--- Start ---

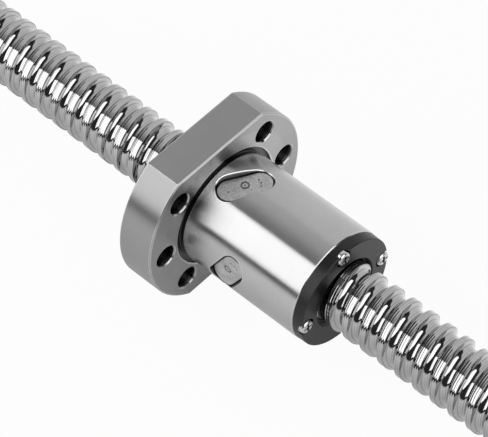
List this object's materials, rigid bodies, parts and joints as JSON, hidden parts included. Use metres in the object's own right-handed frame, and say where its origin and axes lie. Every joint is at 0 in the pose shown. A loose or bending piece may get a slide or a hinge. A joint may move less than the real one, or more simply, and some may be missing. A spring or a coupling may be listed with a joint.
{
  "type": "ball screw nut",
  "caption": "Flanged ball nut on its rolled screw, with ball returns let into the body and plastic end caps over felt wipers.",
  "frame": {"origin": "on the screw's axis, in the plane of the flange face that bolts to a housing", "axes": "+X along the screw's axis, from the flange towards the nut's capped end; +Z towards one flat of the flange"},
  "size_m": [0.2, 0.048, 0.04],
  "materials": {
    "ground_steel": "turned and ground",
    "rolled_steel": "rolled and polished",
    "insert_steel": "sintered, dull",
    "ball_steel": "polished",
    "cap_plastic": "moulded, satin",
    "screw_plating": "zinc plated",
    "wiper_felt": "felt",
    "plug_steel": "black oxide"
  },
  "bodies": {
    "nut": {"nut_body": "ground_steel", "nut_thread": "ground_steel", "return_insert_1": "insert_steel", "return_insert_2": "insert_steel", "return_insert_3": "insert_steel", "return_insert_4": "insert_steel", "ball_circuit_1": "ball_steel", "ball_circuit_2": "ball_steel", "ball_circuit_3": "ball_steel", "ball_circuit_4": "ball_steel", "front_cap": "cap_plastic", "rear_cap": "cap_plastic", "front_cap_screws": "screw_plating", "rear_cap_screws": "screw_plating", "grease_plug": "plug_steel"},
    "wipers": {"front_wiper": "wiper_felt", "rear_wiper": "wiper_felt"},
    "screw": {"screw_shaft": "rolled_steel"}
  },
  "joints": [
    {"name": "screw_turn", "type": "hinge", "parent": "nut", "child": "wipers", "pos_m": [0, 0, 0], "axis": [1, 0, 0], "range_deg": [-4322, 4322]},
    {"name": "screw_travel", "type": "slide", "parent": "wipers", "child": "screw", "axis": [1, 0, 0], "range_m": [-0.06, 0.06]}
  ],
  "couplings": [
    {"joint": "screw_turn", "follows": "screw_travel", "rad_per_m": 1256.6}
  ]
}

--- End ---

• _Set task_
Identify the lines that contain the string "slide", and copy every one of them.

• _Worked solution_
List this object's materials, rigid bodies, parts and joints as JSON, hidden parts included. Use metres in the object's own right-handed frame, and say where its origin and axes lie. Every joint is at 0 in the pose shown. A loose or bending piece may get a slide or a hinge. A joint may move less than the real one, or more simply, and some may be missing. A spring or a coupling may be listed with a joint.
    {"name": "screw_travel", "type": "slide", "parent": "wipers", "child": "screw", "axis": [1, 0, 0], "range_m": [-0.06, 0.06]}